The premise is laugably simple: two hunky brothers drive all over America in their '67 Chevy Impala, fighting ghosts, vengeful spirits and all kinds of other demonic presences. The concept is almost a love-letter to the classic, action-detective shows of the 70s and 80s that featured manly men and manly cars (I am of course talking about the likes of The Dukes of Hazzard, Knight Rider and Miami Vice). To be fair, the concept is so criminally basic that the show should be awful. This is probably why it's not as incredibly popular as it deserves to be. People are judging the book by its cover. However, closer inspection reveals superb acting from the two leads (Jared Paladecki and Jensen Ackles), deceptively good writing and consistently badass choices of non-diegetic background music (no David Gray for me! We're talking AC/DC, Black Sabbath, Blue Oyster Cult, Lynyrd Skynyrd and many, many other classic rock bands).
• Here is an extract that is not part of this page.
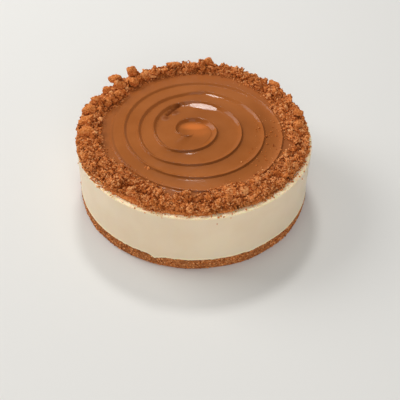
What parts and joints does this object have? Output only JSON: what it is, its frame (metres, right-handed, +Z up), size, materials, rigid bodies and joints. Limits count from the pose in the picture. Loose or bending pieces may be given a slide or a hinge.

Having viewed the first two and half seasons, I can tell you now that there is basically nothing unentertaining about the first 44 episodes. It was about ten episodes into Season One where I began to question whether I had enjoyed a TV series as much as this. The third season (so far) has displayed some awkward bumps, but has been saved by some excellent one-shots on par with the first two seasons. You have to keep in mind that Season 3 suffered greatly from the Writers' Strike of the time. From what I hear, Season Four is an improvement and Season Five (which is currently airing) is something "F****** magical".

With Halloween coming up, it is the perfect opportunity to go out and buy the first three seasons. They are available in a complete set at a very attractive price of just €46.99 (less than a euro per episode) in your local HMV.



Believe me, you will not regret this.